Student Success²: Peer Tutoring and Student Perseverance

In 2005, a plucky young man with an interest in rhyming words and all things Byron was hired to be a peer writing tutor (not to be confused with pier riding tutor) in a pilot program at the University of California-Irvine. Said young man, whilst quasi-confident in his abilities as a writer, was quite apprehensive about making the transition from student to peer tutor. Fortunately Sue Cross, a writing specialist with a seemingly boundless investment in student success, took this plucky young man under her wing and showed him how peer tutors could guide student writers. She found ways to empower him and his compatriots, who would in turn strive to empower every student with whom they worked.

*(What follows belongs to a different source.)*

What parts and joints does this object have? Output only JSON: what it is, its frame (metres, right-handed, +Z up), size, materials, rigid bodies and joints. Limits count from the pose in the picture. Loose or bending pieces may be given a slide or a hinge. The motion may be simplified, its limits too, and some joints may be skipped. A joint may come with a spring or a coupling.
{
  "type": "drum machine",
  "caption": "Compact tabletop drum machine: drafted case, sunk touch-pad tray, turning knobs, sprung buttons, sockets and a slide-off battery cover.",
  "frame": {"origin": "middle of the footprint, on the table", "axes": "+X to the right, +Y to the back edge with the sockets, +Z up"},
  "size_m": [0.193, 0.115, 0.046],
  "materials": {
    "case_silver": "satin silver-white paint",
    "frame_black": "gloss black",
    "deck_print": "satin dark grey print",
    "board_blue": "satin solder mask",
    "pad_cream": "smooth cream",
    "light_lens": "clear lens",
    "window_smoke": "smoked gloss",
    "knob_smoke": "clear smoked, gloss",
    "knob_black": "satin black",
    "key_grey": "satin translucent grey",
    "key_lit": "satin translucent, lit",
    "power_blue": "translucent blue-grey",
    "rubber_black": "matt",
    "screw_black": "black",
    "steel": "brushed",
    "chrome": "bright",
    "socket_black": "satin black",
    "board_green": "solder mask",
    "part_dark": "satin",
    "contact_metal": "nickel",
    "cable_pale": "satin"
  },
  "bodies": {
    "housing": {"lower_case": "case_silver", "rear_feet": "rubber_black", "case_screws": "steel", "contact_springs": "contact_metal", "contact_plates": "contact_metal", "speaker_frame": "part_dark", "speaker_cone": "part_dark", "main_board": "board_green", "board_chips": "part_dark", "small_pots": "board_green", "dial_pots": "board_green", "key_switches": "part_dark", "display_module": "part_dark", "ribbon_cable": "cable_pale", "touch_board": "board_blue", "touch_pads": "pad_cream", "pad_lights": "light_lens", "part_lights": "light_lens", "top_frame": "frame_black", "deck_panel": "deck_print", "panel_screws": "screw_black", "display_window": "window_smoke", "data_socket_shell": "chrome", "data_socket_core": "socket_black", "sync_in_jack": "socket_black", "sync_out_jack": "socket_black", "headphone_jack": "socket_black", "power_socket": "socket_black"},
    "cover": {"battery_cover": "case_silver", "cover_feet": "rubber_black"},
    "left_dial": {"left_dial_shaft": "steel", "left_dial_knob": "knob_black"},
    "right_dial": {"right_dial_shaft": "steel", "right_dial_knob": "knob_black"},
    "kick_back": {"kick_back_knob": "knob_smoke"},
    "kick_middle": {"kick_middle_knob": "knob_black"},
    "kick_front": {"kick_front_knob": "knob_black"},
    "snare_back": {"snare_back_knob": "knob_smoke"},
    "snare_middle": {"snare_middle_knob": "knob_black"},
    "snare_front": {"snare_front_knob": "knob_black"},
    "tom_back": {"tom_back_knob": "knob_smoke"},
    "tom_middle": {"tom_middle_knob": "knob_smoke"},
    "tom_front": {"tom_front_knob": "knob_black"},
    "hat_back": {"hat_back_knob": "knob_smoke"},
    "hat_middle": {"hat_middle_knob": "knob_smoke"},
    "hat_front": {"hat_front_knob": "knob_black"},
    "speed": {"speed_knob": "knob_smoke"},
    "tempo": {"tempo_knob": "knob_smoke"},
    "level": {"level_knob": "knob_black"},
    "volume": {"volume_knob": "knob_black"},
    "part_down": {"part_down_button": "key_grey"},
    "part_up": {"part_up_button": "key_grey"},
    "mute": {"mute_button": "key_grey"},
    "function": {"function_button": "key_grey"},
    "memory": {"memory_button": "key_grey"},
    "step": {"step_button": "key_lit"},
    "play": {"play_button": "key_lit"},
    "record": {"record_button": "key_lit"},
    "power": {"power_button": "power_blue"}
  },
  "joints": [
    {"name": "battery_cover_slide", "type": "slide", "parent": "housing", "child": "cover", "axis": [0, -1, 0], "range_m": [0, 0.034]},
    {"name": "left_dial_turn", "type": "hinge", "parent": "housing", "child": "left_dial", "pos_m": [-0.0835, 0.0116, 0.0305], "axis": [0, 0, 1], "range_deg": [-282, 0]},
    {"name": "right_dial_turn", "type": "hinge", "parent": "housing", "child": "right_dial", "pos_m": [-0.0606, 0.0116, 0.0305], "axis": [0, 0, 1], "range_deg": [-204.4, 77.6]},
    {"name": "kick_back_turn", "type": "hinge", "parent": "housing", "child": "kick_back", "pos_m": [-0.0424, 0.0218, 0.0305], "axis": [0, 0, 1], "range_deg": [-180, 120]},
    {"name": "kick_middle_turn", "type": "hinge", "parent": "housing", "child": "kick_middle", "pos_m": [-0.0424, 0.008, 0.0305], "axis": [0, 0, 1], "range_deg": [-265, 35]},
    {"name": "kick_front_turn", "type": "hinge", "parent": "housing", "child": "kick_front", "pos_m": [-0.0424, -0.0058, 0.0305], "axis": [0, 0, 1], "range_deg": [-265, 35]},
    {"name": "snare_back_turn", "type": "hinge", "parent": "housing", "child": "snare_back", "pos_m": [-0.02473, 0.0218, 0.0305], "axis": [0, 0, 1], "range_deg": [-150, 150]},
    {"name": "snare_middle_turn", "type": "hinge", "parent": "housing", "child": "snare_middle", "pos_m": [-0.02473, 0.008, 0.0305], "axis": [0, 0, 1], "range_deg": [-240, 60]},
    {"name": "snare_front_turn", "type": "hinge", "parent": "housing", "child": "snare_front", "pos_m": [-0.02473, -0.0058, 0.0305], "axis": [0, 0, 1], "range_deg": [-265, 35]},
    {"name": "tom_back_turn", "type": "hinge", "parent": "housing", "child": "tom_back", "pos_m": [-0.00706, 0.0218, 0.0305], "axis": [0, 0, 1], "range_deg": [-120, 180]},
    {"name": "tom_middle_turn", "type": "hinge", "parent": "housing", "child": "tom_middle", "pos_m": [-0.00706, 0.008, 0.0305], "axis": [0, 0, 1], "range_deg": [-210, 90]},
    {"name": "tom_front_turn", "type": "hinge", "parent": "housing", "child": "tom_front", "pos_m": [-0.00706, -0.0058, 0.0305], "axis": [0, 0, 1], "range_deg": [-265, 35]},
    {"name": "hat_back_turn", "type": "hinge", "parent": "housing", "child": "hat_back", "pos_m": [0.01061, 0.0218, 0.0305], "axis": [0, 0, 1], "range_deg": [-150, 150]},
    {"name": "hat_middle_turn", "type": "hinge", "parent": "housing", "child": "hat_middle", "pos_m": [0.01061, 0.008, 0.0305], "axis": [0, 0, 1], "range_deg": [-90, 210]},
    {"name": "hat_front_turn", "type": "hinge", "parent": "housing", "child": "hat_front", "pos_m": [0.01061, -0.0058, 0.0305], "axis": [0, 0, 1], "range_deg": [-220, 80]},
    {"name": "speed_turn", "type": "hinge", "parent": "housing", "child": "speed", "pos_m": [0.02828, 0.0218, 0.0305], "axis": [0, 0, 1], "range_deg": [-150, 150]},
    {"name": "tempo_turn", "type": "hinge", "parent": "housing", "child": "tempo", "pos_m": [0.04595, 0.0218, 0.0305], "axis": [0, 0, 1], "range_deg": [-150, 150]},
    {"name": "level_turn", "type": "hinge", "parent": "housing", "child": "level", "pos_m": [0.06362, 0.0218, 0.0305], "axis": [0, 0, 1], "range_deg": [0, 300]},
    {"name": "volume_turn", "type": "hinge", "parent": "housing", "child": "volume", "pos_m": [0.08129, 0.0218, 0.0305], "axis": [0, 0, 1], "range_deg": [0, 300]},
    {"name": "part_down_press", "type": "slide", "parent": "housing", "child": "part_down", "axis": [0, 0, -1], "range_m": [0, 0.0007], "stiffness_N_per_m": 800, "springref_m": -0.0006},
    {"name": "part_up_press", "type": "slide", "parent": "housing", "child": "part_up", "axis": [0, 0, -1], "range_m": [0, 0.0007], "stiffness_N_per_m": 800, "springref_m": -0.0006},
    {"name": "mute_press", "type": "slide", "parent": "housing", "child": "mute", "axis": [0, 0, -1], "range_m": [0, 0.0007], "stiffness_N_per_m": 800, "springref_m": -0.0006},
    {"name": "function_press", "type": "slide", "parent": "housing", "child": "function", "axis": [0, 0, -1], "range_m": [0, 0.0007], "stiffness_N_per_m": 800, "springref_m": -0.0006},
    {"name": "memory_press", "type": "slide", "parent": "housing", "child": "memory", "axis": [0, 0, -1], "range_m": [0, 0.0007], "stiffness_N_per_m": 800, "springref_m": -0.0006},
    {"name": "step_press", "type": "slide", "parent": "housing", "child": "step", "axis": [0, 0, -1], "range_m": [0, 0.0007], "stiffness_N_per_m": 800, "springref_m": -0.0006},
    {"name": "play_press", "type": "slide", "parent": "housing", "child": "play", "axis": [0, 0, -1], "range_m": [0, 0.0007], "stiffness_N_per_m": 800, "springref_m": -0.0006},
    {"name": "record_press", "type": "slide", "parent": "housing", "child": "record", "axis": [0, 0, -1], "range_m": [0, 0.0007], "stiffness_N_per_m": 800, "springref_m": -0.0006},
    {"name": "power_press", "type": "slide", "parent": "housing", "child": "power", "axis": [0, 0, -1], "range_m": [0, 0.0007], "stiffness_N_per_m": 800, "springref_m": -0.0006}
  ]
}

Photo Credit: Sarah Alsammani

As you may have safely deciphered by now, I was that young man. The training I received at UCI informed how I organized and taught my English classes at New York University, how I interacted with students during office hours, and how I structure the day-to-day operations of my writing center today. In short, there is no way for me to overstate the impact my experience as a peer tutor had on my professional and personal growth.

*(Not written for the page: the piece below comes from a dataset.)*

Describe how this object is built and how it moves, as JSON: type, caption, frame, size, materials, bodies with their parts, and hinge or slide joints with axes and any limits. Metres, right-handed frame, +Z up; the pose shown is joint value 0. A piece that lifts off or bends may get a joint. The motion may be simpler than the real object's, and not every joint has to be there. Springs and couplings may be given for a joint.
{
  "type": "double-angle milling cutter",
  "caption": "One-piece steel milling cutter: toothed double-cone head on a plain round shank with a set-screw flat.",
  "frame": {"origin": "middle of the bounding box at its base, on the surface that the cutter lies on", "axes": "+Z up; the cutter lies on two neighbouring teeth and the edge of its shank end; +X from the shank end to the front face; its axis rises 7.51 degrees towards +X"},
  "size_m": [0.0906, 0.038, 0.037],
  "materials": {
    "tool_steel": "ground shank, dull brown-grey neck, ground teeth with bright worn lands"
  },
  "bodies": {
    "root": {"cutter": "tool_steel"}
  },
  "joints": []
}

At the International Writing Center Association Conference (IWCA) Conference in Denver last October, I had the opportunity to thank Sue in person. The two of us spent a fair amount of time discussing the life-long benefits working as a peer tutor can have on students as well as the crucial role peer instruction plays in the modern academy.

I also told Sue how privileged I felt to be in the position to mentor the peer tutors who work in my center. I work to make sure my wonderful power peersies have a similar experience to my own at UCI. I work to make sure the peer writing tutors become more familiar with new genres of writing such as résumés, cover letters, and scholarship applications; practice delivering presentations and make class visits; develop interpersonal and communication skills that will serve them throughout their lives; and, most importantly, become more self-confident.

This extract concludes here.